● TASK BRIEF: Reproduce all entries verbatim, with nothing added or dropped.

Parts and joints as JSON
———

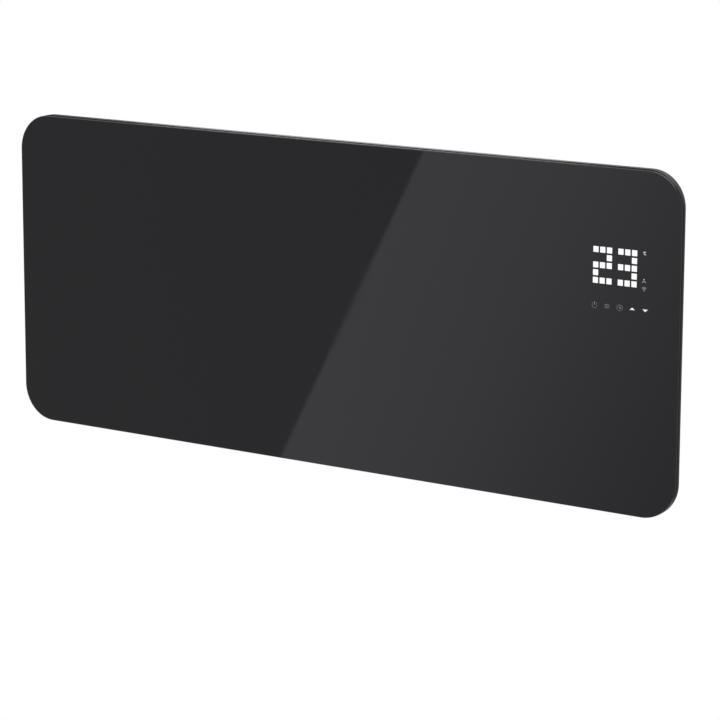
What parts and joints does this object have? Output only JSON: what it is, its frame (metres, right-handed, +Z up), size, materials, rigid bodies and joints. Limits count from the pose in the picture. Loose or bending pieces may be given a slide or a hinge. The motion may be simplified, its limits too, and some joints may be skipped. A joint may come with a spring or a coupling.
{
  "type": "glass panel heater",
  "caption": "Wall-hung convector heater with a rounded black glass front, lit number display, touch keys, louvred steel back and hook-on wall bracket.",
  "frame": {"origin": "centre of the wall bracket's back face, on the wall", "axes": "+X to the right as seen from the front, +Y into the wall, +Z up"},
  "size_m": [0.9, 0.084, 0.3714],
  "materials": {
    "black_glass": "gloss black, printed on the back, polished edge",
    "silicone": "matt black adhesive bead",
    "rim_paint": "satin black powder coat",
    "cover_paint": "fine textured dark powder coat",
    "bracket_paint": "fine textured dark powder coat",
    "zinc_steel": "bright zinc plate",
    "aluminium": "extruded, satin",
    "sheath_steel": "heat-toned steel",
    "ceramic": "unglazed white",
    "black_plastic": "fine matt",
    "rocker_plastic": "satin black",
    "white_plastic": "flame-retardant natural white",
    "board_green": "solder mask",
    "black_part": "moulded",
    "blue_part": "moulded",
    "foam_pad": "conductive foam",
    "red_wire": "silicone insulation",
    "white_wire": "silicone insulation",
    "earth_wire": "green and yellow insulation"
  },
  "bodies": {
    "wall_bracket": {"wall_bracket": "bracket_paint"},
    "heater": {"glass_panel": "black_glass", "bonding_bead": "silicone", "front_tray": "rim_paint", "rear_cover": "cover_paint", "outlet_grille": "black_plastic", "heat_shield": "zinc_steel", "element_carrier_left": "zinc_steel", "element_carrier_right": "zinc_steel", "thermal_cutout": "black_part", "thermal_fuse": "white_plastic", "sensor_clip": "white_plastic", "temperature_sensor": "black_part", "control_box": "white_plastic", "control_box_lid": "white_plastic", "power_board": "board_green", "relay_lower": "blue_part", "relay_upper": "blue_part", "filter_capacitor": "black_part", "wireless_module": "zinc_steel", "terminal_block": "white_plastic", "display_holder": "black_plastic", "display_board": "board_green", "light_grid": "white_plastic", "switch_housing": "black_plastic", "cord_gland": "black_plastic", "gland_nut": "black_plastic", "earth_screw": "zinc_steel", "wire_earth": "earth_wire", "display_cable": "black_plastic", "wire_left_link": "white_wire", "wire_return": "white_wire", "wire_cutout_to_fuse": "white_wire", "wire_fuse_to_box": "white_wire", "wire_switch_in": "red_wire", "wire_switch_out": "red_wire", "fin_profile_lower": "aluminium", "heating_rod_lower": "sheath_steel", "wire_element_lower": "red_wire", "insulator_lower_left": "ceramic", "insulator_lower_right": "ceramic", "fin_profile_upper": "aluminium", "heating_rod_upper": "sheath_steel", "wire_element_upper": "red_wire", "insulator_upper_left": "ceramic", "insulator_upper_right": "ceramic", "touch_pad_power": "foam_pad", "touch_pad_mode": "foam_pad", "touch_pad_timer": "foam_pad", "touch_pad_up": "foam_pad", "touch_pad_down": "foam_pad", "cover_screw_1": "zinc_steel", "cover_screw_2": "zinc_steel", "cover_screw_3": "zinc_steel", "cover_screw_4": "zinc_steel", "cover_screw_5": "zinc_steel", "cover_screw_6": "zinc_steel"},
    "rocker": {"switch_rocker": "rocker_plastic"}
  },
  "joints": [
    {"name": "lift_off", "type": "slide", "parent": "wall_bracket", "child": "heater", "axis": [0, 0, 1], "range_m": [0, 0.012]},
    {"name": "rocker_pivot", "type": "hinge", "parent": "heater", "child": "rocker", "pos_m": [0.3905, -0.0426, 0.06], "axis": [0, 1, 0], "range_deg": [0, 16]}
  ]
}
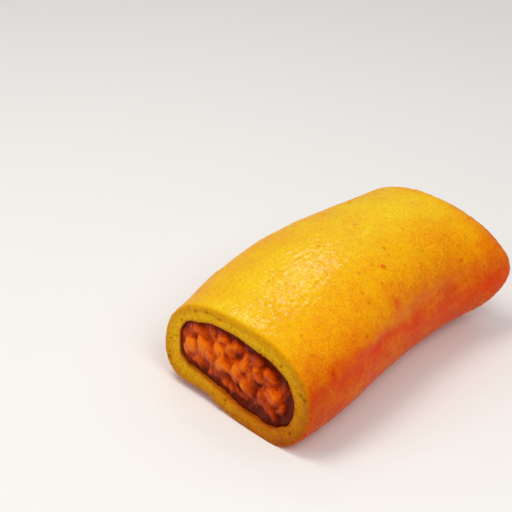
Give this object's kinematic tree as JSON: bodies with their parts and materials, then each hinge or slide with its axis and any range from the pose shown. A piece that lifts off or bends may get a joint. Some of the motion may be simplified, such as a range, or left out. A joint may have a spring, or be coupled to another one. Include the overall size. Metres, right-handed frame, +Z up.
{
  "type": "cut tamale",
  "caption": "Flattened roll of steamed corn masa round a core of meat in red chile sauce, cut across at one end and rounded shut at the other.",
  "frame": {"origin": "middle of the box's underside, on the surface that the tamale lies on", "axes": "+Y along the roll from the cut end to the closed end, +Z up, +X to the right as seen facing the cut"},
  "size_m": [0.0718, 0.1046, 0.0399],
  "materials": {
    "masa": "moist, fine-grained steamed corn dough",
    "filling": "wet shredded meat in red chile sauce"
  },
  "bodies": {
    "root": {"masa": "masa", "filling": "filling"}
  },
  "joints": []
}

———

● EXERCISE SOLUTION:
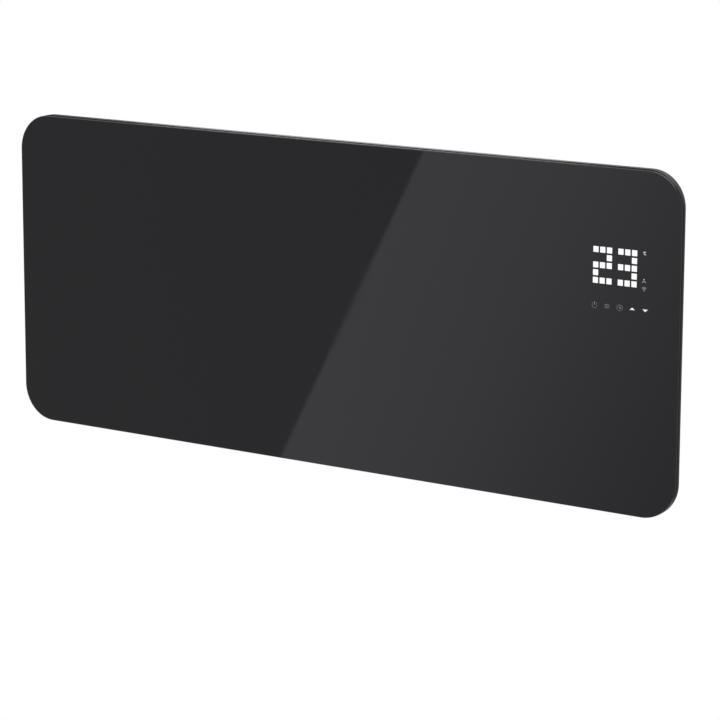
What parts and joints does this object have? Output only JSON: what it is, its frame (metres, right-handed, +Z up), size, materials, rigid bodies and joints. Limits count from the pose in the picture. Loose or bending pieces may be given a slide or a hinge. The motion may be simplified, its limits too, and some joints may be skipped. A joint may come with a spring or a coupling.
{
  "type": "glass panel heater",
  "caption": "Wall-hung convector heater with a rounded black glass front, lit number display, touch keys, louvred steel back and hook-on wall bracket.",
  "frame": {"origin": "centre of the wall bracket's back face, on the wall", "axes": "+X to the right as seen from the front, +Y into the wall, +Z up"},
  "size_m": [0.9, 0.084, 0.3714],
  "materials": {
    "black_glass": "gloss black, printed on the back, polished edge",
    "silicone": "matt black adhesive bead",
    "rim_paint": "satin black powder coat",
    "cover_paint": "fine textured dark powder coat",
    "bracket_paint": "fine textured dark powder coat",
    "zinc_steel": "bright zinc plate",
    "aluminium": "extruded, satin",
    "sheath_steel": "heat-toned steel",
    "ceramic": "unglazed white",
    "black_plastic": "fine matt",
    "rocker_plastic": "satin black",
    "white_plastic": "flame-retardant natural white",
    "board_green": "solder mask",
    "black_part": "moulded",
    "blue_part": "moulded",
    "foam_pad": "conductive foam",
    "red_wire": "silicone insulation",
    "white_wire": "silicone insulation",
    "earth_wire": "green and yellow insulation"
  },
  "bodies": {
    "wall_bracket": {"wall_bracket": "bracket_paint"},
    "heater": {"glass_panel": "black_glass", "bonding_bead": "silicone", "front_tray": "rim_paint", "rear_cover": "cover_paint", "outlet_grille": "black_plastic", "heat_shield": "zinc_steel", "element_carrier_left": "zinc_steel", "element_carrier_right": "zinc_steel", "thermal_cutout": "black_part", "thermal_fuse": "white_plastic", "sensor_clip": "white_plastic", "temperature_sensor": "black_part", "control_box": "white_plastic", "control_box_lid": "white_plastic", "power_board": "board_green", "relay_lower": "blue_part", "relay_upper": "blue_part", "filter_capacitor": "black_part", "wireless_module": "zinc_steel", "terminal_block": "white_plastic", "display_holder": "black_plastic", "display_board": "board_green", "light_grid": "white_plastic", "switch_housing": "black_plastic", "cord_gland": "black_plastic", "gland_nut": "black_plastic", "earth_screw": "zinc_steel", "wire_earth": "earth_wire", "display_cable": "black_plastic", "wire_left_link": "white_wire", "wire_return": "white_wire", "wire_cutout_to_fuse": "white_wire", "wire_fuse_to_box": "white_wire", "wire_switch_in": "red_wire", "wire_switch_out": "red_wire", "fin_profile_lower": "aluminium", "heating_rod_lower": "sheath_steel", "wire_element_lower": "red_wire", "insulator_lower_left": "ceramic", "insulator_lower_right": "ceramic", "fin_profile_upper": "aluminium", "heating_rod_upper": "sheath_steel", "wire_element_upper": "red_wire", "insulator_upper_left": "ceramic", "insulator_upper_right": "ceramic", "touch_pad_power": "foam_pad", "touch_pad_mode": "foam_pad", "touch_pad_timer": "foam_pad", "touch_pad_up": "foam_pad", "touch_pad_down": "foam_pad", "cover_screw_1": "zinc_steel", "cover_screw_2": "zinc_steel", "cover_screw_3": "zinc_steel", "cover_screw_4": "zinc_steel", "cover_screw_5": "zinc_steel", "cover_screw_6": "zinc_steel"},
    "rocker": {"switch_rocker": "rocker_plastic"}
  },
  "joints": [
    {"name": "lift_off", "type": "slide", "parent": "wall_bracket", "child": "heater", "axis": [0, 0, 1], "range_m": [0, 0.012]},
    {"name": "rocker_pivot", "type": "hinge", "parent": "heater", "child": "rocker", "pos_m": [0.3905, -0.0426, 0.06], "axis": [0, 1, 0], "range_deg": [0, 16]}
  ]
}
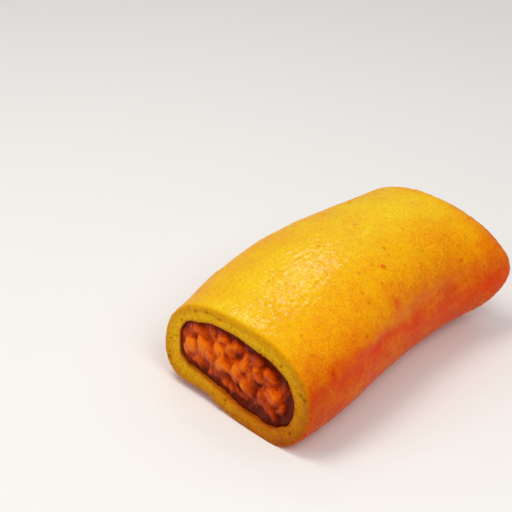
Give this object's kinematic tree as JSON: bodies with their parts and materials, then each hinge or slide with its axis and any range from the pose shown. A piece that lifts off or bends may get a joint. Some of the motion may be simplified, such as a range, or left out. A joint may have a spring, or be coupled to another one. Include the overall size. Metres, right-handed frame, +Z up.
{
  "type": "cut tamale",
  "caption": "Flattened roll of steamed corn masa round a core of meat in red chile sauce, cut across at one end and rounded shut at the other.",
  "frame": {"origin": "middle of the box's underside, on the surface that the tamale lies on", "axes": "+Y along the roll from the cut end to the closed end, +Z up, +X to the right as seen facing the cut"},
  "size_m": [0.0718, 0.1046, 0.0399],
  "materials": {
    "masa": "moist, fine-grained steamed corn dough",
    "filling": "wet shredded meat in red chile sauce"
  },
  "bodies": {
    "root": {"masa": "masa", "filling": "filling"}
  },
  "joints": []
}